Verify the new master using Patroni’s API again.
Check if Magento can still connect and perform operations. The HAProxy script should have updated its backend to point to the new master.
Once the old master is back online, Patroni will configure it as a replica of the new master.

For a more aggressive test, you can simulate a network partition or forcefully kill the PostgreSQL process on the master node. Ensure your HAProxy health checks and the dynamic backend script are robust enough to handle these scenarios.

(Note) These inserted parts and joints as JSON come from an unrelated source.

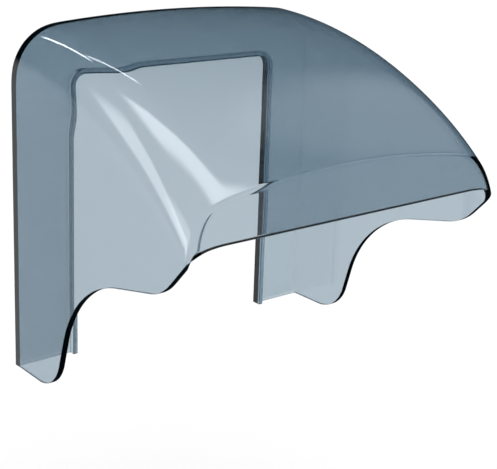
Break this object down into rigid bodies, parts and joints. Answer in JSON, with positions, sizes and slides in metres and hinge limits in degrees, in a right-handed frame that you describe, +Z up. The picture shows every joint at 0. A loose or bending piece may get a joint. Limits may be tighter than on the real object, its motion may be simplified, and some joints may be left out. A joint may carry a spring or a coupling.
{
  "type": "waterproof outlet cover",
  "caption": "Clear smoke-grey splash hood that sticks to the wall round a wall socket, with an arched roof, a front apron, wavy side edges and an open bottom for the cable.",
  "frame": {"origin": "centre of the 86 mm socket plate that the hood goes round, on the plane of the wall", "axes": "+Y into the wall, so the hood stands out towards -Y; +Z up; +X to the right seen from the room"},
  "size_m": [0.1354, 0.1039, 0.126],
  "materials": {
    "smoke_clear_plastic": "clear, gloss moulded",
    "clear_tape": "clear, soft adhesive"
  },
  "bodies": {
    "root": {"hood": "smoke_clear_plastic", "adhesive_tape": "clear_tape"}
  },
  "joints": []
}
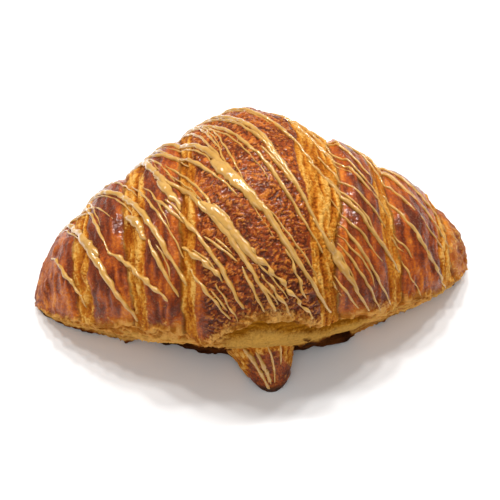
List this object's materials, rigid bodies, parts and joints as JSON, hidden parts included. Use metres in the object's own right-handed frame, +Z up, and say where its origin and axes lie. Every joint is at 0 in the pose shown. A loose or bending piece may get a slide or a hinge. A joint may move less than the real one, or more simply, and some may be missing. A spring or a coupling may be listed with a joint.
{
  "type": "croissant",
  "caption": "large straight butter croissant with a glazed, layered crust, the dough's tip showing at the front, and coffee icing drizzled across it",
  "frame": {"origin": "middle of the underside: the centre of the bounding box in X and Y, at the height of the table", "axes": "+X along the roll toward its right-hand end as seen from the front, -Y toward the front where the tip of the dough shows, +Z up"},
  "size_m": [0.165, 0.1019, 0.0677],
  "materials": {
    "crust": "satin",
    "icing": "gloss"
  },
  "bodies": {
    "root": {"croissant": "crust", "icing_strand_01": "icing", "icing_strand_02": "icing", "icing_strand_03": "icing", "icing_strand_04": "icing", "icing_strand_05": "icing", "icing_strand_06": "icing", "icing_strand_07": "icing", "icing_strand_08": "icing", "icing_strand_09": "icing", "icing_strand_10": "icing", "icing_strand_11": "icing", "icing_strand_12": "icing", "icing_strand_13": "icing", "icing_strand_14": "icing", "icing_strand_15": "icing", "icing_strand_16": "icing", "icing_strand_17": "icing", "icing_strand_18": "icing", "icing_strand_19": "icing", "icing_strand_20": "icing"}
  },
  "joints": []
}
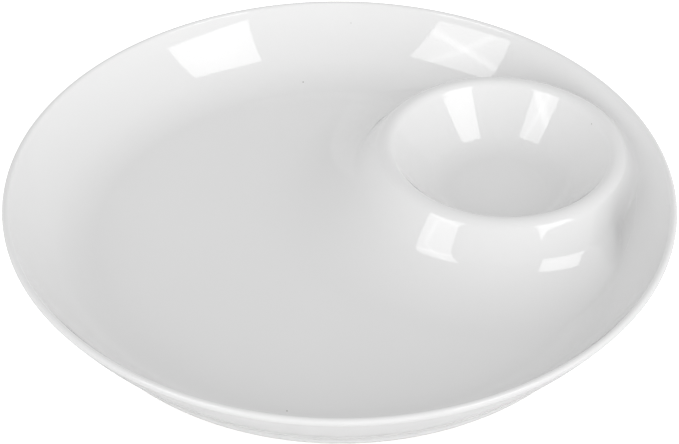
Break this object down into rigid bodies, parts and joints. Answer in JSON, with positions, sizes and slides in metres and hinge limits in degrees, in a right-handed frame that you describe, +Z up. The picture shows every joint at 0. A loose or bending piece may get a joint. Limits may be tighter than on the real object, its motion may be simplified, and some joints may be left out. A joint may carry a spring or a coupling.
{
  "type": "chip and dip server",
  "caption": "Round shallow serving dish in white glazed porcelain with a raised off-centre dip well, a flared wall, a rolled rim and a foot ring.",
  "frame": {"origin": "centre of the circle that the foot ring stands on", "axes": "+Z up, +X from the centre of the dish towards the dip well"},
  "size_m": [0.28, 0.28, 0.0342],
  "materials": {
    "white_glaze": "clear gloss glaze over white porcelain",
    "foot_clay": "glazed sides, bare fired clay on the standing face"
  },
  "bodies": {
    "root": {"dish_body": "white_glaze", "dip_well": "white_glaze", "foot_ring": "foot_clay"}
  },
  "joints": []
}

Securing the PostgreSQL Cluster

Production deployments require enhanced security:

SSL/TLS: Encrypt communication between Patroni nodes, etcd, PostgreSQL clients, and HAProxy.
Firewall Rules: Restrict access to PostgreSQL ports (5432) and Patroni API ports (8008) to only necessary IPs (e.g., HAProxy, Magento application servers).
etcd Security: Configure etcd with TLS and authentication.
PostgreSQL Authentication: Use strong passwords and consider certificate-based authentication.
HAProxy ACLs: Implement access control lists in HAProxy to further restrict access.

By implementing Patroni for PostgreSQL HA and HAProxy with dynamic backend management for traffic routing, you can achieve a highly available and resilient database layer for your Magento 2 deployment on Linode.